Законы мифологического мышления

Чтобы мир стал твоим, его надо по-своему назвать — и он будет тебе откликаться.

О. Балла, «Мифологическое мышление в эпоху информационных технологий».

В этой главе, как, впрочем, и всюду, я не претендую на охват проблемы с точек зрения науки: мифологии, семантики или, например, психологии. Тех, кого интересует научная точка зрения, отсылаю к работам А. Ф. Лосева, Э. Кассирера, Л. Леви-Брюля и т. д. Здесь описано лишь то, что важно для практической работы над экранным сюжетом.

Начнем с первого и самого важного для экрана закона — антропоцентричности.

Формула Возрождения — «человек — мера всех вещей» — была практически освоена искусством еще с наскальных рисунков — петроглифов.

Я не думаю, что стоит особо останавливаться на доказательстве существования и незыблемости этого закона. Для этого достаточно вспомнить все прочитанные книги (хорошие, конечно), все увиденные фильмы, картины и прочее. Попробуйте найти среди них хоть одну, в которой предметом исследования, интереса автора становилось нечто, кроме человека. Ведь не только животные в баснях и сказках, но и любой инопланетянин в фантастике — всего лишь средство, отражение неких человеческих качеств. Все доказательства его «чужеродности», по сути, сводятся к доведению до гротеска или абсурда чисто человеческих качеств: мудрости, интеллекта, жестокости и т. д. Даже свихнувшиеся роботы у Азимова обретают чисто человеческую, хотя и доведенную до абсурда логику.
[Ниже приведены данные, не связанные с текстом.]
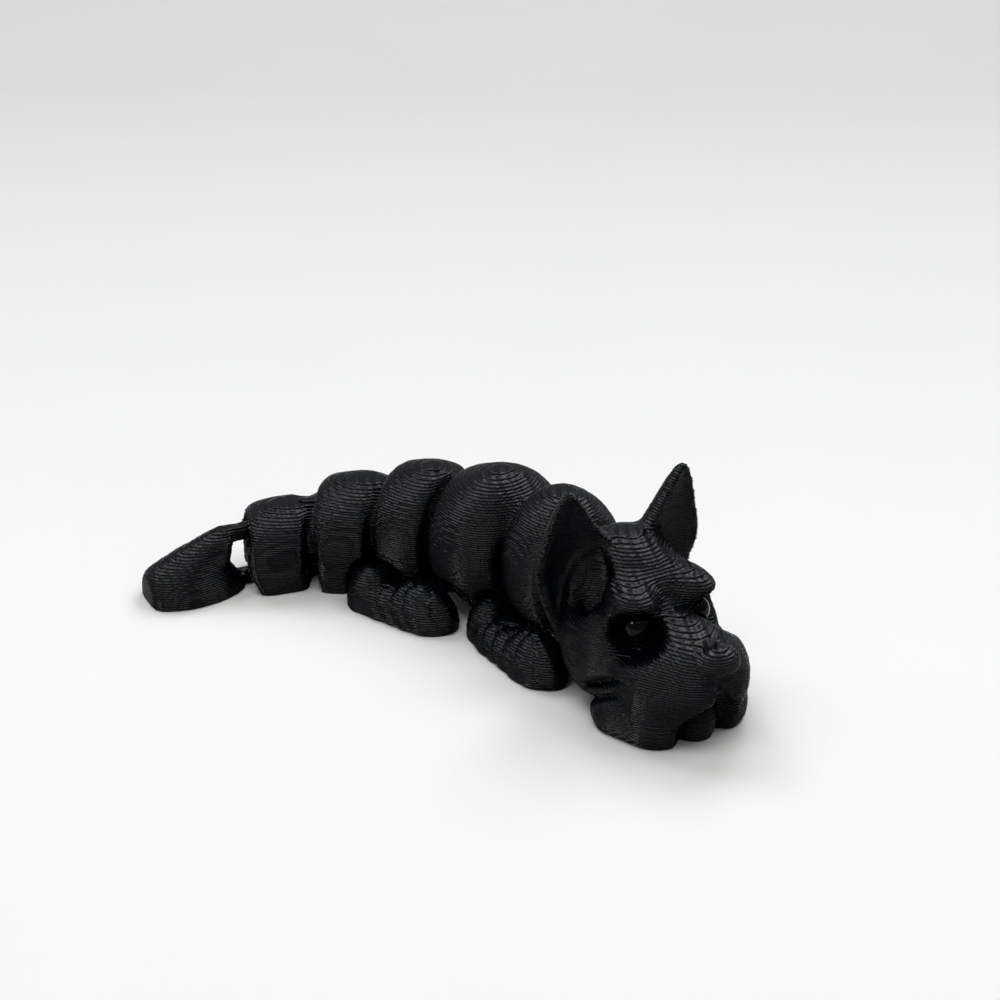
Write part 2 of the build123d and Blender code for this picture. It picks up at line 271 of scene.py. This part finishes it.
def rear_socket(p, body, x, name):
    """Hollows a link's rear for the nose behind it, and leaves the eye for its pin."""
    q = p - np.array((x, 0.0, 0.0))
    radius, height = HOODS[name][0] - WALL, HOODS[name][1] - WALL
    dome = hood_shape(q, 0.0, radius, height, height - radius * INNER_RISE[name], -40.0)
    under = np.maximum(dome, q[..., 0])
    body = cut(body, under, 0.25)
    body = keep(body, (rim_curve(q, name) - q[..., 0]) * RIM_SLOPE, 0.9)
    body = cut(body, drum(q, 0, 0, POCKET_RADIUS, -5, LOOP_HEIGHT + GAP), 0.2)
    eye = drum(q, 0, 0, EYE_RADIUS, *EYE_Z)
    body = join(body, eye, 0.3)
    return cut(body, drum(q, 0, 0, EYE_HOLE, -1, LOOP_HEIGHT), 0.2)


def front_nose(p, body, ahead, swing):
    """Draws a link in to the round nose and the hook that go under the hood in front."""
    radius = HOODS[ahead][0] - WALL - GAP
    height = HOODS[ahead][1] - WALL - GAP
    body = keep(body, ahead_of_rim(p, ahead, swing), 0.7)
    nose = hood_shape(p, 0.0, radius, height, height - radius * NOSE_RISE, 0.6)
    low = np.maximum(np.abs(p[..., 1]) - FOOT_HALF - 0.5, p[..., 2] - FOOT_TOP)
    nose = np.where(p[..., 2] < FOOT_TOP, np.maximum(nose, low), nose)
    flank = p[..., 0] * math.cos(swing) + np.abs(p[..., 1]) * math.sin(swing) + GAP
    nose = keep(nose, flank, 0.3)
    body = join(body, nose, 1.0)
    body = cut(body, drum(p, 0, 0, SLOT_RADIUS, LOOP_ARM, LOOP_HEIGHT - LOOP_ARM), 0.2)
    return np.minimum(body, loop(p))


def spine_link(name):
    """Field of one arched link."""
    ahead, along, half, top, middle, foot_z = ARCHES[name]
    length = LENGTH[name]
    radius, height = HOODS[name]
    swing = widest_swing(AHEAD[name])

    def field(p):
        body = arch(p, -length + ahead, (along, half), top, middle, foot_z)
        shell = hood_shape(p, -length, radius, height, height * HOOD_MIDDLE, HOOD_FOOT[name])
        body = join(body, shell, 1.5)
        foot = block(p, (-length - 0.2, -FOOT_HALF, -1.0), (-GAP, FOOT_HALF, LOOP_HEIGHT), 0.4)
        body = join(body, foot, 1.0)
        body = front_nose(p, body, AHEAD[name], swing)
        body = clear_of_legs(p, rear_socket(p, body, -length, name), name)
        return leg_eyes(p, body, name)

    return field


# ---- room for the legs ------------------------------------------------------------------
LEG_JOINTS = [j for j in frame["joints"] if j["child"].endswith("_leg")]
LINKS_BEFORE_LEGS = {"neck", "chest", "waist"}
LEG_SPLAY = {"hind": 25.0, "front": 15.0}       # from its link's direction, in degrees
LEG_GAP = 0.25
LEG_LAYERS = 27         # enough to pass the tallest leg
LEG_RING = 1.45         # radius of the ring that a leg's pin stands in
LEG_RING_HOLE = 0.9
LEG_RING_Z = (1.2, 2.5)
LEG_WEB_HALF = 0.75     # half the width of the web that holds the ring
LEG_WEB_SHIFT = -0.4    # and how far it lies from the ring's middle


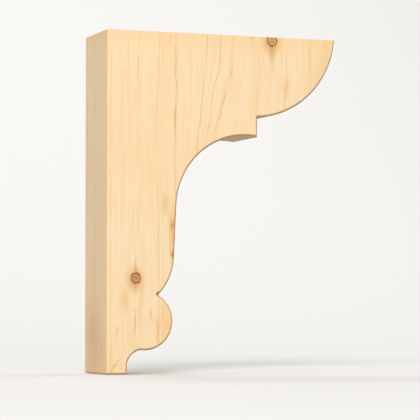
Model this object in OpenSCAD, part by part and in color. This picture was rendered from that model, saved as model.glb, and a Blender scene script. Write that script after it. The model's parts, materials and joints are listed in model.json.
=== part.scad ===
// Wooden corbel bracket: one board of knotty pine, sawn to a scrolled profile, that is fixed to a
// wall and carries a shelf.
//
// X points out from the wall, Y runs across the board's thickness and Z points up. The origin is the
// centre of the face that bears on the wall. The profile is drawn flat, with X as its first axis and
// the height above the origin as its second, and is then stood up.
//
// From the top down, the profile is a quarter-round nose, a small upright fillet, a large cove, a
// straight shank that swells into a belly, a round bead, and a small cove above the foot.

/* [Board] */
// Height of the face that bears on the wall
height = 215; // [180:1:300]
// How far the top reaches out from the wall
projection = 155.5; // [128:0.5:190]
// Thickness of the board
thickness = 44; // [18:1:95]

/* [Nose] */
// Radius of the quarter-round nose
nose_r = 57.5; // [52:0.5:75]
// Depth below the top at which the nose meets the fillet
nose_drop = 51.8; // [40:0.1:56]

/* [Fillet] */
// Distance from the wall to the upright fillet between the nose and the cove
fillet_projection = 101.3; // [84:0.1:115]

/* [Cove] */
// Radius of the large cove
cove_r = 47; // [36:0.5:57]
// Depth below the top of the cove's crown
cove_crown = 63.9; // [60:0.1:76]
// Wood left between the wall and the deepest part of the cove
cove_back = 46.4; // [38:0.1:56]

/* [Shank and belly] */
// How much the shank narrows from the cove to the belly
shank_taper = 1.5; // [0:0.1:5]
// Radius of the belly, the rounded end of the shank above the bead
belly_r = 34.5; // [26:0.5:42]

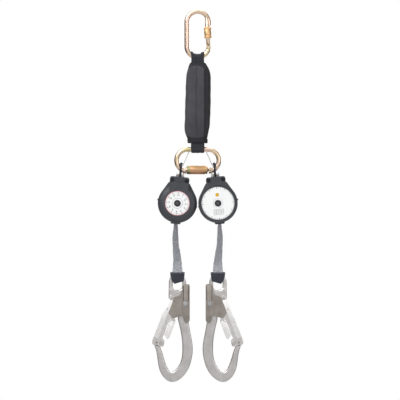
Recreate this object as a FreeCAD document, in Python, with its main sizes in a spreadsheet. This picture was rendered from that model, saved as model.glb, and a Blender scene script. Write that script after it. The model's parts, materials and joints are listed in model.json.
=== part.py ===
import FreeCAD, Part
import math
import os
import Sketcher
from FreeCAD import Placement, Rotation, Vector

# Twin-leg self retracting lifeline, hung from its top carabiner.
#
# The origin is the inside top of the top carabiner, where the anchor bears; +Z is up, +X is to the
# right of the front view and the front faces -Y. The left leg is modelled at -X. The right leg is
# the same leg turned half a turn about the Z axis, so it shows its back to the front.

doc = FreeCAD.newDocument("SelfRetractingLifeline")
sheet = doc.addObject("Spreadsheet::Sheet", "Sizes")

SIZES = {
    "clearance": 0.3,  # between pieces that move or only rest on each other
    "running": 0.05,  # radial, between a shaft and its bore
    # carabiners: an oval bar with a straight gate along one side
    "bar_radius": 5.4,
    "bend_radius": 24.6,  # of the bar's centre line
    "top_straight": 54.0,
    "low_straight": 46.0,
    "gate_radius": 4.9,
    "pin_radius": 1.9,
    "lug_half_thick": 2.8,
    "ear_radius": 5.7,
    "top_pivot_x": 24.2,
    "top_pivot_drop": 2.4,  # below the centre of the bend
    "top_nose_x": 20.8,
    "top_nose_rise": 11.0,
    "top_lip_length": 17.4,
    "low_pivot_x": 21.6,
    "low_pivot_drop": 6.0,
    "low_nose_x": 21.4,
    "low_nose_rise": 6.5,
    "low_lip_length": 3.6,
    "lip_offset": 2.6,
    "screw_sleeve_radius": 8.25,
    "screw_sleeve_length": 24.0,
    "screw_sleeve_start": 21.0,  # from the pivot along the gate
    "twist_sleeve_radius": 9.9,
    "twist_sleeve_length": 47.0,
    "twist_sleeve_start": 7.0,
    "sleeve_groove": 0.9,
    # energy absorber
    "cover_width": 61.0,
    "cover_depth": 36.0,
    "cover_top": -109.5,
    "cover_bottom": -291.0,
    "cover_shoulder": 30.0,  # height over which the top widens
    "cover_neck_width": 44.0,
    "cover_neck_depth": 17.0,
    "cover_toe": 27.0,  # height over which the bottom narrows
    "cover_round": 6.0,
    "tear_width": 46.0,
    "tear_depth": 22.0,
    "tear_length": 118.0,
    "loop_width": 30.0,
    "loop_thick": 2.0,
    # places of the lower carabiner and of the left leg
    "low_bar_z": -305.0,  # centre of the upper bar of the lower carabiner
    "hub_x": -45.4,
    "hub_z": -426.0,
    "unit_lean": 5.5,
    "keeper_radius": 0.7,
    "keeper_top_x": 18.5,
    "keeper_low_x": 33.4,
    "keeper_low_z": -342.0,
    "keeper_y": 6.6,
    # housing, from its hub
    "housing_radius": 44.0,
    "cavity_radius": 41.2,
    "cavity_half": 20.1,
    "front_face": 22.5,
    "front_flat_radius": 31.0,
    "front_edge": 13.0,
    "rear_face": 22.2,
    "rim_height": 1.2,
    "rim_inner": 39.6,
    "neck_half_width": 21.75,
    "neck_top": 59.5,
    "neck_half_depth": 21.9,
    "neck_corner": 5.0,
    "neck_foot_half": 23.5,
    "neck_foot": 46.0,
    "flare_half": 37.6,
    "flare_low": 22.9,
    "slot_half_x": 9.6,
    "slot_half_y": 9.4,
    "lug_proud": 2.4,
    "inner_lug_proud": 1.1,
    "lug_half_height": 4.3,
    "lug_lift": 4.0,
    "lug_near": 2.0,
    "lug_far": 12.0,
    "screw_x": 16.0,
    "screw_z": 51.0,
    "screw_recess": 4.7,
    "screw_recess_depth": 2.4,
    "screw_head_radius": 3.9,
    "screw_head_height": 2.0,
    "screw_shank_radius": 1.7,
    "screw_length": 27.0,
    "front_label_radius": 27.3,
    "rear_label_radius": 36.5,
    "label_thick": 0.35,
    "cap_radius": 7.25,
    "cap_height": 1.6,
    "cap_stem_radius": 2.3,
    "cap_stem_length": 9.0,
    "axle_radius": 5.0,
    # bracket, pin and loop that carry the housing
    "plate_thick": 1.6,
    "plate_half_width": 9.0,
    "plate_gap": 18.3,
    "ear_x": 6.9,
    "bracket_ear_thick": 2.0,
    "ear_half_width": 6.5,
    "anchor_pin_z": 63.0,
    "anchor_pin_radius": 3.0,
    "loop_eye_radius": 9.6,
    "loop_eye_z": 78.5,
    "cord_thick": 3.0,
    "cord_half_width": 2.5,
    # drum, ratchet and spring
    "drum_hub_radius": 16.0,
    "flange_radius": 34.5,
    "flange_thick": 1.5,
    "webbing_width": 22.0,
    "webbing_thick": 2.2,
    "coil_radius": 32.5,
    "ratchet_outer": 36.4,
    "ratchet_root": 32.0,
    "ratchet_tip": 28.2,
    "ratchet_near": 13.5,
    "ratchet_thick": 4.0,
    "pawl_pivot_radius": 22.0,
    "pawl_thick": 3.2,
    "spring_inner": 7.2,
    "spring_pitch": 3.6,
    "spring_strip": 0.8,
    "spring_width": 3.8,
    # guide at the mouth of the housing
    "guide_half_x": 11.0,
    "guide_half_y": 15.0,
    "guide_top": 38.5,
    "guide_bottom": 46.7,
    "guide_slot_x": 1.9,
    "guide_slot_y": 11.8,
    # exposed webbing and the sewn loop at its end
    "line_top_z": -471.5,
    "line_end_z": -563.0,
    "line_top_x": -49.8,
    "eye_x": -45.5,
    "eye_z": -610.5,
    "end_loop_width": 19.0,
    "eye_corner": 4.0,
    "eye_low_corner": 8.5,
    "eye_play": 2.0,  # from the top of the eye's hole to the webbing
    "pad_width": 30.5,
    "pad_top": 27.8,
    "pad_bottom": 3.5,
    "pad_thick": 2.2,
    # hook, from the centre of its eye
    "hook_thick": 12.0,
    "eye_thick": 10.0,
    "eye_outer": 19.5,
    "eye_hole": 10.5,
    "eye_rise": 7.0,
    "eye_step": 8.0,
    "forging_bevel": 1.6,
    "eye_hole_length": 28.0,
    "gate_pivot_x": -12.6,
    "gate_pivot_z": -29.5,
    "gate_angle": 21.1,
    "gate_length": 112.0,
    "gate_flange": 1.5,
    "gate_web": 1.8,
    "gate_back": 6.9,
    "flange_reach": 13.0,
    "strip_reach": 26.0,
    "block_reach": 21.0,
    "lever_pivot_x": 18.0,
    "lever_pivot_z": -41.0,
    "lever_sheet": 1.4,
    "lever_web": 1.9,
    "rivet_radius": 3.0,
    "rivet_head_radius": 4.8,
    "rivet_head_height": 1.3,
}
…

В другом варианте такие персонажи — например, какие-нибудь паукообразные, — вообще не имеют личности. Они только знак предельно равнодушного отношения к человеку как к средству, которое воспринимается зрителем как апогей жестокости. Но и сами «пауки» — лишь средство для исследования человеческой природы в экстремальной ситуации встречи с абсолютом равнодушной жестокости.

Это в игровом кино. Что уж говорить тогда о документалистике и информации! Даже если снимать сюжет о пуске нового завода, по итогу это все равно будет сюжет либо о том, что этот завод несет людям, либо о том, какие качества строителей его стройка проявила. Причем и то и другое — через борьбу человеческих «Я хочу».

Если же автор почему-то упустит и то и другое, то в лучшем случае получит учебное видеопособие для строителей. Которое и ими будет восприниматься как учебник — с неизбежной скукой. (В мои задачи не входит объяснение причин, по которым художественное творчество сосредоточено исключительно на человеке. Как практик, я только констатирую этот закон. А за объяснениями снова отсылаю к теории искусства и эстетике.)

Вот почему формулировка темы и идеи должна лежать всегда в области морально-нравственной. Ведь любые иные варианты — экономические, юридические, политические и даже естественнонаучные, — в мифологическом сознании абстрагированы от человеческой природы.

Корни второго закона мифологического мышления — постановки морально-нравственных целей, — в том, что, по сути, в наших историях зритель подсознательно ищет для себя рецепт, как ему поступать в аналогичных ситуациях и что даст ему тот или иной выбор. Ведь в мифах и сказках, притчах и авторских сюжетах заложены сценарии поведения в неких обстоятельствах. Еще точнее, там заложены нравственный выбор и его критерии. Если в сюжете зритель их не обнаружит или не поймет, у него останется чувство, что он зря потратил время.

Вот и причины популярности боевиков, мелодрам и прочих «низких» жанров. Ведь там и критерии, и сам выбор всегда предельно ясны: между жизнью и смертью, семьей и одиночеством, долгом и любовью, мужеством и трусостью. Все они просты и понятны так называемому «простому зрителю».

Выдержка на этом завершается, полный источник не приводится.